A Day: The Simplicity of Emily Dickinson's Poem

by Karin Steyn

The simplicity of Emily Dickinson's poem A Day is brought to life in images of life's ordinary things. Through the eyes of an inquisitive child, Emily takes the reader on a mental journey from the miracle of sunrise to the mystery of sunset.

She starts the poem with a declaration: I'll tell you how the sun rose. Her knowledge and confidence of this grandiosity is worthy to be shared. Her explanation is defined in the metaphorical image that the sun rises a ribbon at a time. The colourful stratus layers across the sky are portrayed as ribbons. A sense of vanity is connoted, of which the morning sky is entitled, because - honestly - everything in creation deserves some merit or worth.

The morning sky is the colour of amethyst because her next thought tells us that the steeples swam in amethyst. The word 'steeple' is a spiritual word. It suggests physical height and spiritual depth. The idea of the high building 'swimming' against the amethyst background is caught in the concept of movement. The early morning air is alive and moving, giving the impression that the steeples are swaying in the wind.

Once the natural colors of sunrise and the morning wind have been described, the poet impresses upon the reader how quickly nature reacts to these signs. She says that the news of the risen sun like squirrels ran. In effect, nature awakens as quickly as a squirrel runs. (The speed of a squirrel is much debated, but many people will say that they run at an average of approximately 16km per hour). The message this beautiful image conveys is that once the sun rises, everything happens quickly. This in effect symbolizes the frantic pace of the day that we have to contend with, from the moment we wake up.

The rhythm in the first stanza is quick and light. The tone is merry and full of promise. It continues in the second stanza where the hills personified untie their bonnets. As the sun rises and the morning air starts to warm, the mist, which is the metaphorical bonnet, over the hills evaporates. Then the bobolinks begin to sing. The bobolink is a small American songbird. Something that is really special about dawn is the dawn chorus. What else can birds do other than sing when they wake up? And whatever the habitat may be, birds sing to it.

At the end of the second stanza Emily blames the sun for everything that has happened. She says that it is the sun that caused the ribbons in the air, the steeples to swim, the squirrels to run, the hills to untie their bonnets and the birds to sing. The sun miraculously brings the morning to life. It is a message that symbolizes birth; the beginning.

The rhythm then starts to change in her statement: But how he set I know not. The mood is dampened in the mystery of sunset. There seemed a purple stile, which little yellow boys and girls were climbing all the while, till when they reached the other side, a dominie in gray put gently up the evening bars, and led the flock away.

As the sun sinks toward the horizon, sunlight enters the atmosphere at a lower angle and depending on the concentration of atmospheric particles in the path of the incoming sunlight, the clouds appear yellow, pink and purple. The yellow clouds are the puffy cumulus clouds. These playful clouds remind the poet of children clambering over a stile. The purple stile is a band of stratus cloud lingering almost parallel to the horizon.

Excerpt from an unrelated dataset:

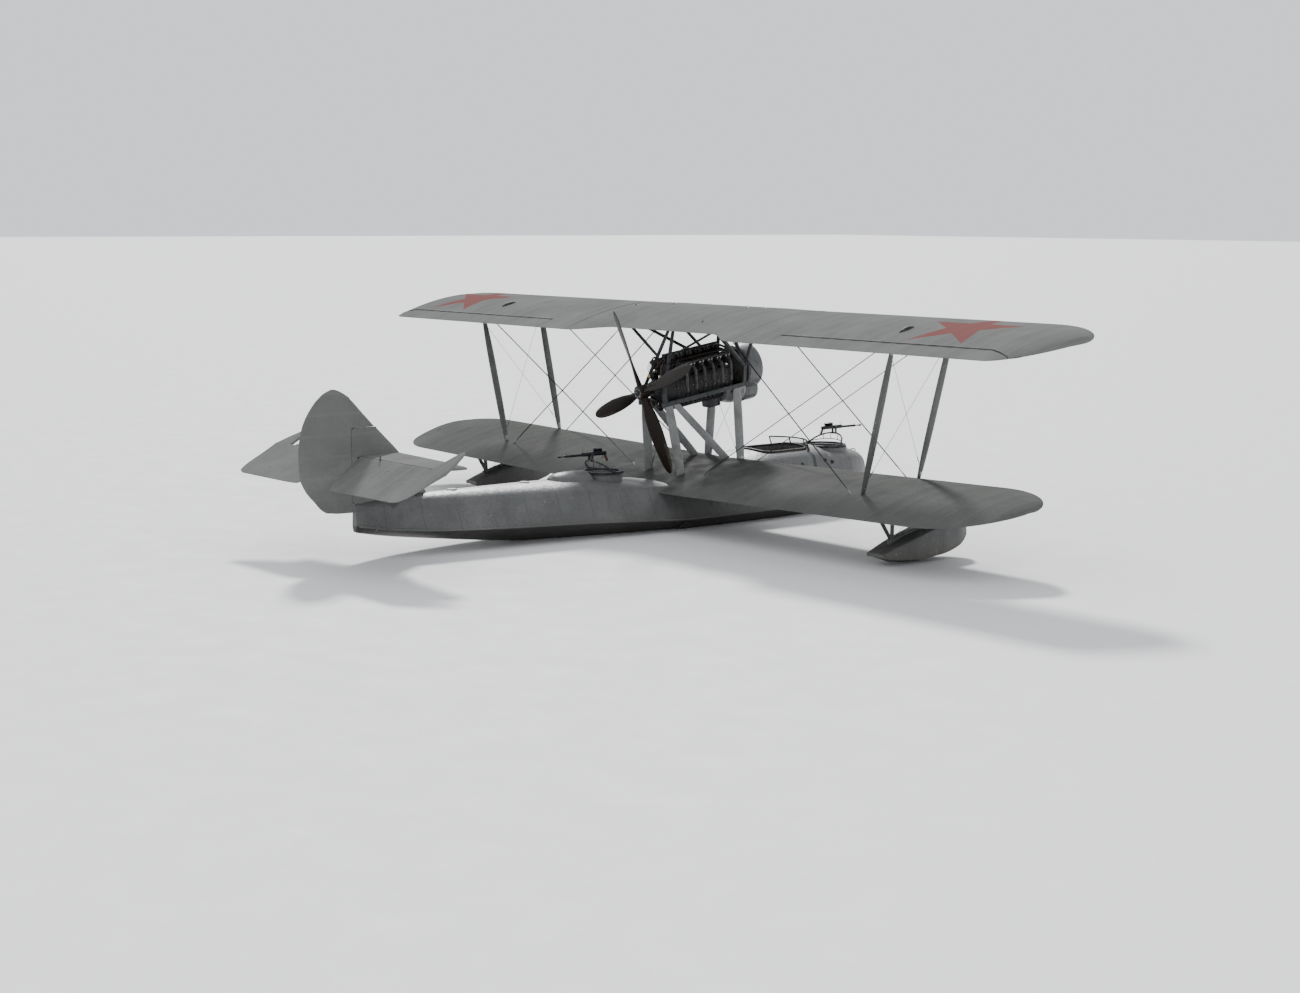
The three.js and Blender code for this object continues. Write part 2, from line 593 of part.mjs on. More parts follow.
// One propeller blade, root to tip. Columns: radius, chord, thickness, pitch in degrees.
const BLADE_SECTIONS = [
  [60, 150, 96, 62],
  [220, 150, 84, 52],
  [480, 225, 56, 38],
  [820, 262, 38, 27],
  [1150, 232, 24, 21],
  [1370, 170, 16, 19],
  [1470, 92, 10, 18],
  [PROPELLER_RADIUS, 24, 7, 18]
]
function blade () {
  return loft(BLADE_SECTIONS.map(([radius, chord, thickness, pitch]) => {
    const angle = THREE.MathUtils.degToRad(90 + pitch)
    return Array.from({ length: 8 }, (_, i) => {
      const turn = 2 * Math.PI * i / 8
      const u = Math.cos(turn) * chord / 2
      const v = Math.sin(turn) * thickness / 2
      return [u * Math.sin(angle) - v * Math.cos(angle), u * Math.cos(angle) + v * Math.sin(angle), radius]
    })
  }))
}
const hub = lengthwise(125, -85, 85, 20)
const boltPlates = [lengthwise(100, -93, 97, 20), lengthwise(34, -93, 150, 12)]
const blades = [0, 1, 2, 3].map(i => blade().rotateY(PROPELLER_TURN + i * Math.PI / 2))
addToEngine('propeller', join([hub, ...boltPlates, ...blades]), varnish)

// Engine frames: a beam under each side of the engine on two uprights and a diagonal.
for (const [side, sign] of [['port', 1], ['starboard', -1]]) {
  const beamX = sign * BEAM_X
  const beamEnds = [COWL_BACK + GAP, -170].map(y => [beamX, y])
  const beam = loft(beamEnds.map(([x, y]) => [
    [-30, -40], [30, -40], [30, 40], [-30, 40]
  ].map(([dx, dz]) => onThrust(x + dx, y, -BEAM_DROP + dz))))
  const footX = sign * 450
  const rearTop = onThrust(beamX, -300, -BEAM_DROP)
  const frontTop = onThrust(beamX, -1900, -BEAM_DROP)
  const legs = [
    bar([footX, -1700, 960], frontTop, 200, 58),
    bar([footX, -330, 760], rearTop, 200, 58),
    bar([footX, -1560, 930], onThrust(beamX, -430, -BEAM_DROP), 150, 50)
  ]
  const below = [moved(hullCentre, 0, 0, GAP), moved(hullCentre, sign * GAP, 0, GAP), ...lowerTops]
  add(`engine_frame_${side}`, between(join([beam, ...legs]), below, []), paint)
}

// Cabane struts stand on the engine beams. Each has a post, then arms from the post's head or from a
// share of the first arm's length. Arms: x and y of the top, the share that the arm starts at.
const CABANES = [
  { place: 'front', along: -2085, headX: 382, headZ: 90, arms: [[70, -1640, 0], [1200, -1400, 0], [1020, -520, 0]] },
  { place: 'rear', along: -240, headX: 300, headZ: -60, arms: [[48, -450, 0], [1200, -450, 0.55]] }
]
for (const { place, along, headX, headZ, arms } of CABANES) {
  for (const [side, sign] of [['port', 1], ['starboard', -1]]) {
    const post = loft([[BEAM_X, -BEAM_DROP + 40 + GAP], [headX, headZ]].map(([x, z]) => {
      return [[-26, -40], [26, -40], [26, 40], [-26, 40]].map(([dx, dy]) => onThrust(sign * (x + dx), along + dy, z))
    }))
    const head = new THREE.Vector3(...onThrust(sign * headX, along, headZ - 20))
    const first = new THREE.Vector3(...inWing(UPPER, sign * arms[0][0], arms[0][1]))
    const bars = arms.map(([x, y, share]) => {
      return bar(head.clone().lerp(first, share).toArray(), inWing(UPPER, sign * x, y), 80, 36, 8)
    })
    add(`cabane_strut_${place}_${side}`, between(join([post, ...bars]), [], [centreSection]), darkPaint)
  }
}

// Tail. Columns of the fin: z, y of the leading edge, y of the trailing edge, thickness.
const FIN_BACK_Y = RUDDER_HINGE_Y - RUDDER_NOSE - HINGE_CLEARANCE
const FIN_SECTIONS = [
  [880, 4640, FIN_BACK_Y, 80],
  [1570, 5140, FIN_BACK_Y, 76],
  [FIN_TOP_Z, 5620, FIN_BACK_Y, 62]
]
function tailRing (front, back, thickness, backThickness, place) {
  const chord = back - front
  const nose = [[0, 0.06], [0.04, 0.42], [0.14, 0.78], [0.35, 1]]
  const side = nose.map(([share, width]) => [front + share * chord, width * thickness / 2])
  side.push([back, backThickness / 2])
  return [...side, ...side.map(([along, out]) => [along, -out]).reverse()].map(([along, out]) => place(along, out))
}
const finBody = loft(FIN_SECTIONS.map(([z, front, back, thickness]) => {
  return tailRing(front, back, thickness, 2 * RUDDER_NOSE, (y, x) => [x, y, z])
}))

// The tailplane. Columns: x, y of the leading edge, y of the back edge, thickness, thickness of the back edge.
const TAILPLANE_BACK = ELEVATOR_HINGE_Y - ELEVATOR_NOSE - HINGE_CLEARANCE
const TAILPLANE_SECTIONS = [
  [0, 5120, TAILPLANE_BACK, 86, 2 * ELEVATOR_NOSE],
  [1300, 5225, TAILPLANE_BACK, 80, 2 * ELEVATOR_NOSE],
  [1950, 5310, TAILPLANE_BACK, 70, 2 * ELEVATOR_NOSE],
  [2080, 5335, 5850, 66, 46],
  [2180, 5385, 5450, 36, 24]
]
const tailplaneRows = [...TAILPLANE_SECTIONS.slice(1).reverse().map(([x, ...rest]) => [-x, ...rest]), ...TAILPLANE_SECTIONS]
const tailplane = loft(tailplaneRows.map(([x, front, back, thickness, backThickness]) => {
  return tailRing(front, back, thickness, backThickness, (y, z) => [x, y, ELEVATOR_HINGE_Z + z])
}))
add('tailplane', tailplane, fabric)
const tubeHole = rod([-200, ELEVATOR_HINGE_Y, ELEVATOR_HINGE_Z], [200, ELEVATOR_HINGE_Y, ELEVATOR_HINGE_Z], 27, 12)
const fin = cut(finBody, [
  moved(hullAft, 0, 0, GAP),
  moved(tailplane, 0, 0, GAP),
  moved(tailplane, 0, 0, -GAP),
  moved(tailplane, 0, GAP, 0),
  tubeHole
])
add('fin', fin, fabric)

// The elevators in their hinge's frame, y aft of the hinge. Columns: x, y of the trailing edge.
const ELEVATOR_SECTIONS = [
  [110, 60],
  [290, 470],
  [430, 790],
  [520, 880],
  [900, 895],
  [2200, 890],
  [2350, 850],
  [2440, 720],
  [2490, 480],
  [2500, 300]
]

// The horn that balances an elevator. Columns: x, y of its front.
const HORN_SECTIONS = [
  [2110, -130],
  [2150, -290],
  [2215, -580],
  [2280, -545],
  [2400, -330],
  [2485, -120]
]
for (const [side, sign] of [['port', 1], ['starboard', -1]]) {
  const nose = ELEVATOR_NOSE
  const flap = loft(ELEVATOR_SECTIONS.map(([x, back]) => [
    [0, nose], [back, 6], [back, -6], [0, -nose]
  ].map(([y, z]) => [sign * x, y, z * (x > 2450 ? 0.7 : 1)])))
  const leading = rod([sign * 110, 0, 0], [sign * 2470, 0, 0], nose, 12)
  const horn = loft(HORN_SECTIONS.map(([x, front]) => [
    [front, 0], [front + 70, nose * 0.7], [60, nose * 0.8], [60, -nose * 0.8], [front + 70, -nose * 0.7]
  ].map(([y, z]) => [sign * x, y, z])))
  const pieces = [flap, leading, horn]
  if (side === 'port') pieces.push(rod([-110 + GAP, 0, 0], [140, 0, 0], 18, 12))
  const mesh = new THREE.Mesh(join(pieces), fabric)
  mesh.name = `elevator_${side}`
  mesh.position.set(0, ELEVATOR_HINGE_Y, ELEVATOR_HINGE_Z)
  mesh.rotation.x = -ELEVATOR_DROOP
  boat.add(mesh)
}

// The rudder. Columns: z, y of the trailing edge, y of the front.
const RUDDER_SECTIONS = [
  [745, 6330, RUDDER_HINGE_Y],
  [760, 6520, RUDDER_HINGE_Y],
  [970, 6760, RUDDER_HINGE_Y],
  [1140, 6905, RUDDER_HINGE_Y],
  [1360, 7000, RUDDER_HINGE_Y],
  [1720, 7020, RUDDER_HINGE_Y],
  [2100, 6955, RUDDER_HINGE_Y],
  [2300, 6865, RUDDER_HINGE_Y],
  [2480, 6735, RUDDER_HINGE_Y],
  [2560, 6655, 6150],
  [2640, 6550, 6255],
  [2690, 6430, 6335]
]
const rudderBlade = loft(RUDDER_SECTIONS.map(([z, back, front]) => [
  [front, RUDDER_NOSE], [back, 6], [back, -6], [front, -RUDDER_NOSE]
].map(([y, x]) => [z > 2600 ? x * 0.4 : x, y, z])))
const rudderPost = rod([0, RUDDER_HINGE_Y, 745], [0, RUDDER_HINGE_Y, 2500], RUDDER_NOSE, 12)
const balance = loft([[2078, 5655], [2300, 5870], [2560, 6130], [2680, 6330]].map(([z, front]) => {
  return tailRing(front, 6375, 58, 40, (y, x) => [z > 2600 ? x * 0.4 : x, y, z])
}))
add('rudder', join([rudderBlade, rudderPost, balance]), fabric)

for (const [side, sign] of [['port', 1], ['starboard', -1]]) {
  const foot = [sign * 190, 5420, 800]
  const arms = [[5480, 1590], [5840, 1590]].map(([y, z]) => bar(foot, [sign * 1450, y, z], 80, 32, 8))
  add(`tail_struts_${side}`, between(join(arms), [hullAft], [tailplane]), strutPaint)
}

// Gun rings, each with an arch that carries its gun, in a frame whose y points where the gun does.
function gunRing ({ well, ring: outside, reach }) {
  const inside = well + 12
  const middleRadius = (inside + outside) / 2
  const band = [[inside, 6], [outside, 6], [outside, 40], [inside, 40], [inside, 6]].map(([r, z]) => new THREE.Vector2(r, z))
  const ring = new THREE.LatheGeometry(band, 32).rotateX(Math.PI / 2)
  const arch = new THREE.CatmullRomCurve3(Array.from({ length: 9 }, (_, i) => {
    const t = Math.PI * i / 8
    return new THREE.Vector3(middleRadius * Math.cos(t), reach * Math.sin(t), 25 + 200 * Math.sin(t))
  }))
  const section = new THREE.Shape().absarc(0, 0, 15, 0, 2 * Math.PI)
  const tube = new THREE.ExtrudeGeometry(section, { steps: 16, curveSegments: 4, bevelEnabled: false, extrudePath: arch })
  const cheekTop = GUN_HEIGHT + 22
  const cheeks = [-1, 1].map(way => box(way * 42 - 6, way * 42 + 6, reach - 26, reach + 26, 217, cheekTop))
  const bridge = box(-48, 48, reach - 18, reach + 18, 207, 235)
  return join([ring, tube, ...cheeks, bridge])
}
function gun () {
  const receiver = box(-30, 30, -330, 190, -26, 40)
  const trunnion = rod([-35, 0, 0], [35, 0, 0], 14, 10)
  const barrel = lengthwise(21, 180, 560, 12)
  const muzzle = lengthwise(11, 550, 700, 8)
  const drumMagazine = drum(0, -150, 38, 96, 85, 20)
  const grip = bar([0, -300, -10], [0, -360, -130], 44, 30, 8)
  return join([receiver, trunnion, barrel, muzzle, drumMagazine, grip])
}
const GUN_MOUNTS = [
  { place: 'nose', y: NOSE_RING_Y, z: NOSE_RING_Z, turn: Math.PI, sizes: NOSE_STATION },
  { place: 'dorsal', y: DORSAL_RING_Y, z: DORSAL_RING_Z, turn: 0, sizes: DORSAL_STATION }
]
for (const { place, y, z, turn, sizes } of GUN_MOUNTS) {
  const station = new THREE.Group()
  station.position.set(0, y, z)
  station.rotation.z = turn
  boat.add(station)
  const ring = new THREE.Mesh(gunRing(sizes), darkPaint)
  ring.name = `gun_ring_${place}`
  const piece = new THREE.Mesh(gun(), gunMetal)
  piece.name = `gun_${place}`
  piece.position.set(0, sizes.reach, GUN_HEIGHT)
  station.add(ring, piece)
}

export default boat
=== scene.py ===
"""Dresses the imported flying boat: skins, engine, cockpit, guns, fittings, finishes, floor and camera."""
import math

import bpy
import numpy as np
from bpy.props import FloatProperty, FloatVectorProperty, IntProperty
from mathutils import Matrix, Vector


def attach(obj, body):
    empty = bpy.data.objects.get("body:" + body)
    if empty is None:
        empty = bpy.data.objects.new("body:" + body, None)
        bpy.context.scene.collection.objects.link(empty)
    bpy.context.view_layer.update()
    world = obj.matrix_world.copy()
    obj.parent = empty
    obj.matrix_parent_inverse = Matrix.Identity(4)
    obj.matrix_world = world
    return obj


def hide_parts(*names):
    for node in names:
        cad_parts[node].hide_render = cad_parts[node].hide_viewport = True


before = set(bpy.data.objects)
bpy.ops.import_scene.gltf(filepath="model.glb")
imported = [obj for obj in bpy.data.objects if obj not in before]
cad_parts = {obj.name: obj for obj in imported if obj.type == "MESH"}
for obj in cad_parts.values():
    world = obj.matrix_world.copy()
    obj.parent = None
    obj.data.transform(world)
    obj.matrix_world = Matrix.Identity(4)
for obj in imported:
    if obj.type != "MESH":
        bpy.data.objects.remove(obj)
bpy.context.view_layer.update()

bl_info = {
    "name": "Flying boat dresser",
    "version": (1, 0, 0),
    "blender": (4, 5, 0),
    "location": "3D View > Sidebar > Flying boat",
    "description": "Covers and finishes a pusher biplane flying boat",
    "category": "Object",
}

SIDES = (("port", 1), ("starboard", -1))
ORIGIN, ACROSS, ASTERN, UPRIGHT = (0, 0, 0), (1, 0, 0), (0, 1, 0), (0, 0, 1)

# Sizes that the solids are made to, in metres.
INCIDENCE = math.radians(8.8)
UPPER = {"y": -2.18, "z": 3.7, "chord": 2.42, "half": 8.33, "thick": 0.234, "rise": 0.0}
LOWER = {"y": -1.84, "z": 1.107, "chord": 2.318, "half": 7.8, "thick": 0.232,
         "rise": math.tan(math.radians(1.2))}
CENTRE_HALF = 2.25
STRUT_FOOT_X, STRUT_TOP_X = 4.81, 5.5
AILERON_X, AILERON_HINGE, AILERON_NOSE = 3.1, 2.06, 0.033
AILERON_CORNER, AILERON_END, AILERON_SLANT = 7.62, 8.2, 2.25
HUB = (0.0, 0.22, 2.34)
THRUST_TILT = math.radians(8.6)
BEAM_X, BEAM_DROP, BEAM_FRONT, FRAME_FOOT_X = 0.32, 0.25, -2.1597, 0.45
BANK_ANGLE, CYLINDER_PITCH = math.radians(42), 0.205
CYLINDER_PLACES = [-0.7 - CYLINDER_PITCH * number for number in range(6)]
BOW_END, CENTRE_END, GAP = -3.7, 0.6, 0.0003
NOSE_Y, DORSAL_Y = -4.19, 1.1
NOSE_WELL, DORSAL_WELL = 0.36, 0.295
COCKPIT_Y, SEAT_X, SEAT_Y = -2.85, 0.215, -2.62
FLOAT_X = 5.5
ELEVATOR_Y, ELEVATOR_Z, DROOP = 5.98, 1.6, math.radians(26)
RUDDER_Y, RUDDER_HORN_Z = 6.1, 2.078

# The camera: its place, its right, up and back, and its focal length in pixels of a picture this wide.
CAMERA_AT = (-27.48783, 22.71568, 5.38963)
CAMERA_AXES = ((-0.635982, -0.771686, 0.005291), (0.108347, -0.082502, 0.990684),
               (-0.76406, 0.63063, 0.136079))
FOCAL, PICTURE_WIDTH, SENSOR = 2050.2, 1300, 36.0
SUN_FROM = (24, -17, 22)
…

So, as the day ends, the children are led away by a dominie. Literally, the dominie could be a cleric or a schoolmaster, who, like a shepherd, takes the flock home to safety. Figuratively, it is night - darkness - that brings an end to day (or life). The color gray symbolizes mourning: the end of a lovely day; death. It also reminds the reader of the fact that the poet does not know how the sun sets. The colour enhances the mystery. Figuratively, people do not know what happens after death. The evening bars represent a sense of security. This gives the reader hope.

The reference of the sun being masculine, like the dominie, magnifies the Creator and gives the stanza a spiritual tone. It is as if the poet wants the reader to meditate on the spiritual meaning of sunset. If dawn is the beginning - birth - surely then sunset is the end - death.

The poem has a very unconventional broken rhyming meter. Her use of metaphors is vivid and spiritual. Emily Dickinson's insight to nature and life was original and profound. Her works are descriptive and show the power of her imagination. This is truly a very beautiful poem that, like so many of her other poems, deals with the themes of life, death and immortality.